DATA SECTION.
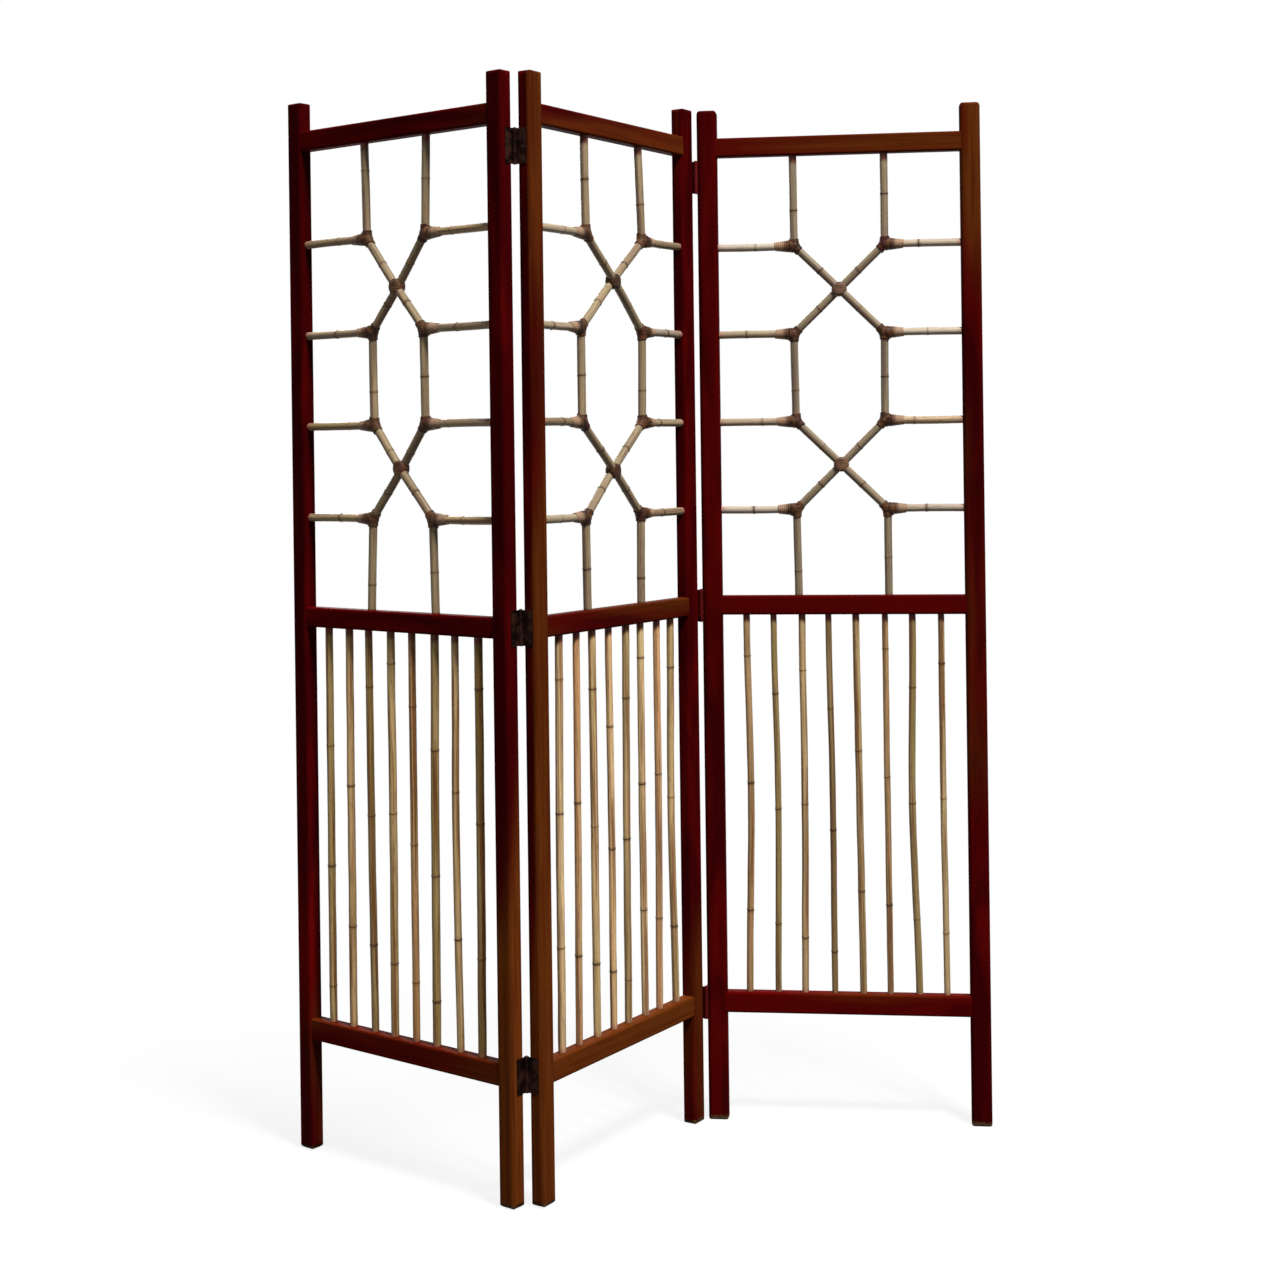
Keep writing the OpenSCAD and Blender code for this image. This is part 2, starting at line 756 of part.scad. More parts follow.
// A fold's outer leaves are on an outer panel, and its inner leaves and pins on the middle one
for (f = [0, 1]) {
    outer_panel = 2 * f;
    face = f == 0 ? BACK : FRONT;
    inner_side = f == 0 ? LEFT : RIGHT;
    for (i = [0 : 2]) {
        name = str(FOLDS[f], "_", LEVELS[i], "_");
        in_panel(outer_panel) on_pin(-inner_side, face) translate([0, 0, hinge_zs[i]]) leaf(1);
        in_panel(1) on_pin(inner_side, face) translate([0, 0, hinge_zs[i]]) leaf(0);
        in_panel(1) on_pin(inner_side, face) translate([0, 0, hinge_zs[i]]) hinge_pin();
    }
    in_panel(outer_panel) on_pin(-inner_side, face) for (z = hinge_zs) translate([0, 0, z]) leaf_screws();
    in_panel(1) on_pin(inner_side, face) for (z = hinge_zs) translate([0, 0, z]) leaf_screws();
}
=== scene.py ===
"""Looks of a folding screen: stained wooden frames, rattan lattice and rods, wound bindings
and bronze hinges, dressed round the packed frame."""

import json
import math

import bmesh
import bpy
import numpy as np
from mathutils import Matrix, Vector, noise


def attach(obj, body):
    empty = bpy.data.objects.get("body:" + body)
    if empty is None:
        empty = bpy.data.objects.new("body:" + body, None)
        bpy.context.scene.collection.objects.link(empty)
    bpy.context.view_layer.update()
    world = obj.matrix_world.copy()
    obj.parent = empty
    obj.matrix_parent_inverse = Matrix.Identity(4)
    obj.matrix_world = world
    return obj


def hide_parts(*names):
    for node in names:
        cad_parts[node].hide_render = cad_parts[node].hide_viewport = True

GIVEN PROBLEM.
Give back exactly the lines from the line that has "the middle one" to the line that has "obj.matrix_world = world", both included, and leave out all others.

SOLUTION FOR THIS EXERCISE.
// A fold's outer leaves are on an outer panel, and its inner leaves and pins on the middle one
for (f = [0, 1]) {
    outer_panel = 2 * f;
    face = f == 0 ? BACK : FRONT;
    inner_side = f == 0 ? LEFT : RIGHT;
    for (i = [0 : 2]) {
        name = str(FOLDS[f], "_", LEVELS[i], "_");
        in_panel(outer_panel) on_pin(-inner_side, face) translate([0, 0, hinge_zs[i]]) leaf(1);
        in_panel(1) on_pin(inner_side, face) translate([0, 0, hinge_zs[i]]) leaf(0);
        in_panel(1) on_pin(inner_side, face) translate([0, 0, hinge_zs[i]]) hinge_pin();
    }
    in_panel(outer_panel) on_pin(-inner_side, face) for (z = hinge_zs) translate([0, 0, z]) leaf_screws();
    in_panel(1) on_pin(inner_side, face) for (z = hinge_zs) translate([0, 0, z]) leaf_screws();
}
=== scene.py ===
"""Looks of a folding screen: stained wooden frames, rattan lattice and rods, wound bindings
and bronze hinges, dressed round the packed frame."""

import json
import math

import bmesh
import bpy
import numpy as np
from mathutils import Matrix, Vector, noise


def attach(obj, body):
    empty = bpy.data.objects.get("body:" + body)
    if empty is None:
        empty = bpy.data.objects.new("body:" + body, None)
        bpy.context.scene.collection.objects.link(empty)
    bpy.context.view_layer.update()
    world = obj.matrix_world.copy()
    obj.parent = empty
    obj.matrix_parent_inverse = Matrix.Identity(4)
    obj.matrix_world = world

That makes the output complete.